Music

Tuesday morning and it looks like we managed to survive Monday somehow. It was ninety-seven degrees yesterday when I left the office–but the humidity hasn’t started getting super bad yet. After getting the mail and making groceries, I was exhausted by the time i finished unloading the car and putting everything away. And it’s only May. It’s funny how we forget the brutality of summer when it’s not summer her, every single year. It’s always a shock how hot it gets here when the summer heat returns in late spring…and how much it saps the energy right out of you. I did manage to get some work done last night after putting everything away, and then I repaired to the easy chair after a ZOOM meeting to be a kitty bed.

We started watching Shrinking last night on Apple TV, and it is really one of the funniest shows I’ve seen. I believe it’s written by Brett Goldstein, aka Roy Kent on Ted Lasso, and stars Jason Segal and Harrison Ford. Once it hits its stride–the pilot episode was a bit uneven–it becomes absolutely hilarious. I can’t believe more people aren’t talking about this (maybe they are, I am notoriously oblivious, after all) but it’s terrific. Funny–and the humor comes from the characters and who they are, rather than situations, which makes it richer and more human, I think. Jason Segal plays a therapist whose wife passed away about a year before the show opens, and he’s questioning everything about his life, including how he practices therapy with his patients, and decides to be more active, proactive even, in his treatment of them. Sometimes this works, sometimes it doesn’t, but it is always quite clever and funny and enjoyable. He also has an estranged relationship with his daughter–his grief was selfish, and he wasn’t there for her when she lost her mom–and their neighbor, Liz, has kind of taken over taking care of Alice the daughter, so he’s trying to rebuild that relationship as well, while navigating his gratitude to Liz for stepping up–complicated by the fact she won’t let go or step back. Like Ted Lasso, it’s about relationships and learning how to navigate grief–in Ted Lasso, it’s the grief of the failed marriage, in Shrinking, it’s grief over a dead spouse…but the primary takeaway from the show so far is something I’ve noticed, and a friend who lost her spouse about six months ago and I have been talking about, is the lack of conversation and discussion about grief, how to grieve, how long one should grieve, the guilt you feel whenever you have a good moment or something nice happens to you (“I shouldn’t be having a good time!”), and so on.
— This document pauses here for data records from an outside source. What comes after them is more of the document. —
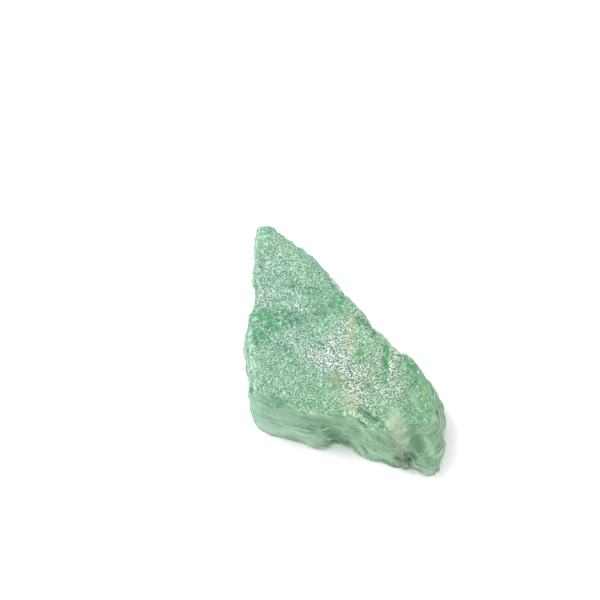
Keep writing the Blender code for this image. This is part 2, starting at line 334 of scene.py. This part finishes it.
def leaves(p, level, size, seed):
    thickness, length, reach = size
    return reach * steps(level / thickness, (p.x + fine["leafTurn"] * p.y) / length, seed)


def plates(p, level, size, seed):  # chips that are longer along the bedding than across it
    length, flatness, tilt = size
    return tilt * chips(Vector((p.x, p.y, flatness * level)), length, seed)


def closeness(p, patch):  # 1 in the middle of a patch, fading to 0 past its reach
    start, end, reach = Vector(patch[0]), Vector(patch[1]), patch[2]
    run = end - start
    share = min(max((p - start).dot(run) / run.length_squared, 0.0), 1.0)
    distance = (p - start - share * run).length
    return 1.0 - smoothStep(*patchFade, distance / reach)


def patchShares(p):
    size, reach = patchWobble
    wobbled = p + reach * noise.turbulence_vector(p / size, 2, False)
    return {name: max(closeness(wobbled, patch) for patch in patches[name]) for name in patches}


crack = {
    "start": Vector((-0.3, -10.6)),
    "end": Vector((1.9, -16.3)),
    "halfWidth": 0.17,
    "floor": 0.05,  # half width of its floor
    "depth": 0.34,
    "taper": 0.2,  # share of its length that each end takes to close
    "wander": (1.4, 0.25),  # size and reach
}


def crackShare(p):
    run = crack["end"] - crack["start"]
    rel = p.xy - crack["start"]
    share = rel.dot(run) / run.length_squared
    size, reach = crack["wander"]
    aside = run.cross(rel) / run.length + reach * lumps(p, size, seed=31, octaves=2)
    inside = smoothStep(0.0, crack["taper"], share) * smoothStep(1.0, 1.0 - crack["taper"], share)
    return inside * (1.0 - smoothStep(crack["floor"], crack["halfWidth"], abs(aside)))


rim = {  # where the top face gives way to the walls
    "facing": (0.62, 0.90),  # how far up a slope faces on the walls, and on the top
    "ragged": (2.0, 0.20),  # what makes the rim uneven: size and strength
    "glint": 0.6,  # how much farther up the patches of that name seem to face
    "steep": (0.95, 0.7),  # how far up a slope faces where leaves start, and where they are full
    "foot": (-0.3, 0.6),  # the same by height above the ground
}


def topShare(p, slope, glint):  # 1 on the top face and 0 on the walls
    size, reach = rim["ragged"]
    facing = slope.z + reach * lumps(p, size, seed=21, octaves=3) + rim["glint"] * glint
    return smoothStep(*rim["facing"], facing)


def roughen(p, normal, level, top, shares):
    # how far the fine relief moves a point out
    kept = {name: 1.0 - less * shares[name] for name, less in calming.items()}
    sugar = top * kept["clear"] * kept["cream"]
    size, tilt = fine["chip"]
    smaller, lower = fine["smallChip"]
    out = sugar * tilt * (chips(p, size, seed=3) + lower * chips(p, smaller * size, seed=4))
    size, height, least = fine["lump"]
    out += height * (least + (1.0 - least) * sugar) * lumps(p, size, seed=5, octaves=2)
    wall = (1.0 - top) * smoothStep(*rim["steep"], abs(normal.z)) * kept["worn"]
    wall *= smoothStep(*rim["foot"], p.z) * kept["calm"]
    broken = leaves(p, level, fine["leaf"], seed=11) + plates(p, level, fine["plate"], seed=6)
    out += wall * broken
    out += wall * plates(p, level, fine["splinter"], seed=7)
    size, depth = fine["pit"]
    hole = 1.0 - smoothStep(*fine["pitEdge"], noise.voronoi(p / size)[0][0])
    out -= depth * hole * shares["grey"]
    return out - crack["depth"] * shares["crack"]


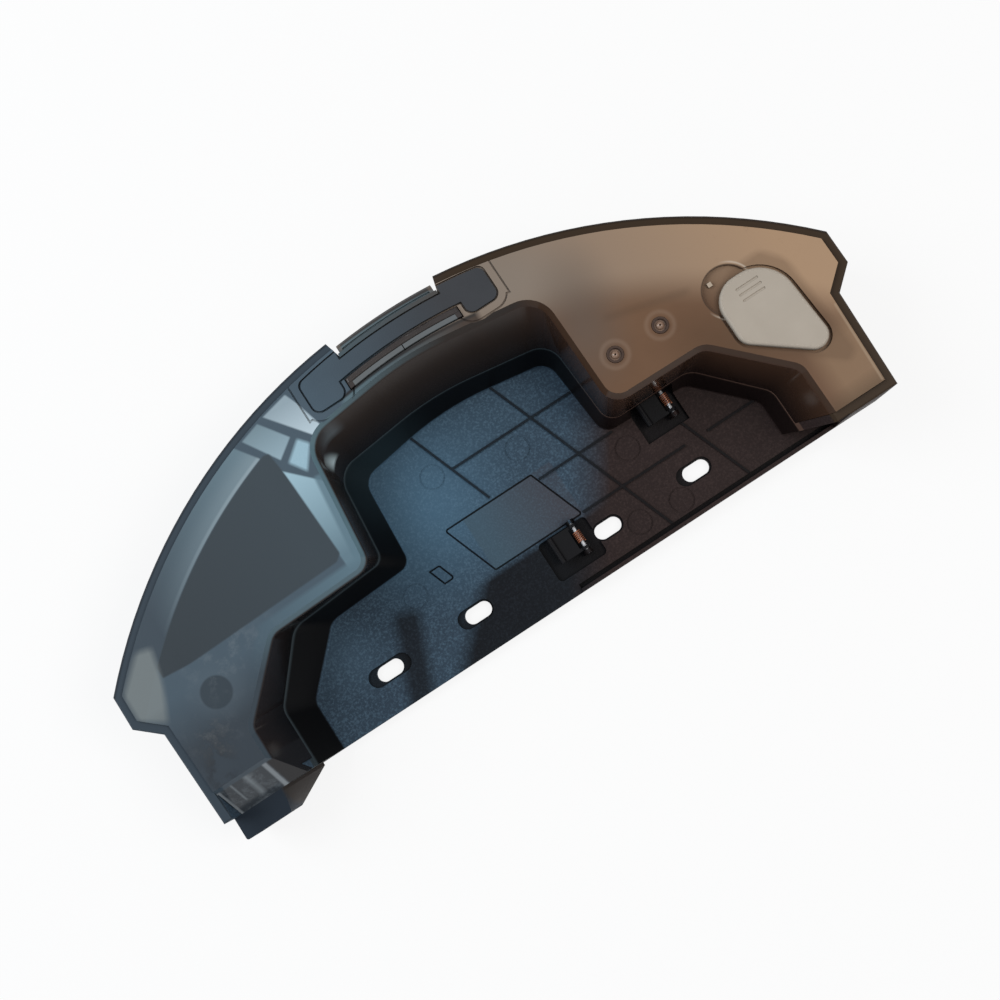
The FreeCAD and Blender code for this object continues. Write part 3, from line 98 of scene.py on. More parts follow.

We have a billion dollar industry built around grief–the mortuary business–and yet that’s all about the public display of grief, rather than the intimate experience of it. Ah, capitalism. I’m actually surprised no one has figured out a way to monetize grief, really. Or maybe that’s what the mortuary business is? If so, at least in my case, it’s gone horribly wrong. The service in Alabama at the funeral home was absolutely lovely, don’t get me wrong–but it didn’t provide me with any closure or answers or much of anything other than the ability to share sadness with the rest of the family (and I do pity the relatives who didn’t come or even call or anything; that is something Dad will never forgive. I am a little more understanding, but totally get where he’s coming from and can appreciate and understand it. He worshipped her and he saw that as a slap in her face, right or wrong.), so I don’t know.

I don’t know much about anything, really. Almost every day is a reminder of how little I know and how little I understand. But life really is a learning process; I hope to never stop learning and evolving and growing until the day my heart finally gives out as well.

And on that note, I am heading back into the spice mines. Have a lovely Tuesday, and I will check back in with you again tomorrow.

One thought on “Music

  1. My new play, which had a table read last week, is about grief, and how we’re supposed to work on this ridiculous timeline to “get over it” instead of healing and learning to live with it. While the Victorians took it a bit too far, with all their mourning clothes and customs, at least they acknowledged grief beyond the funeral.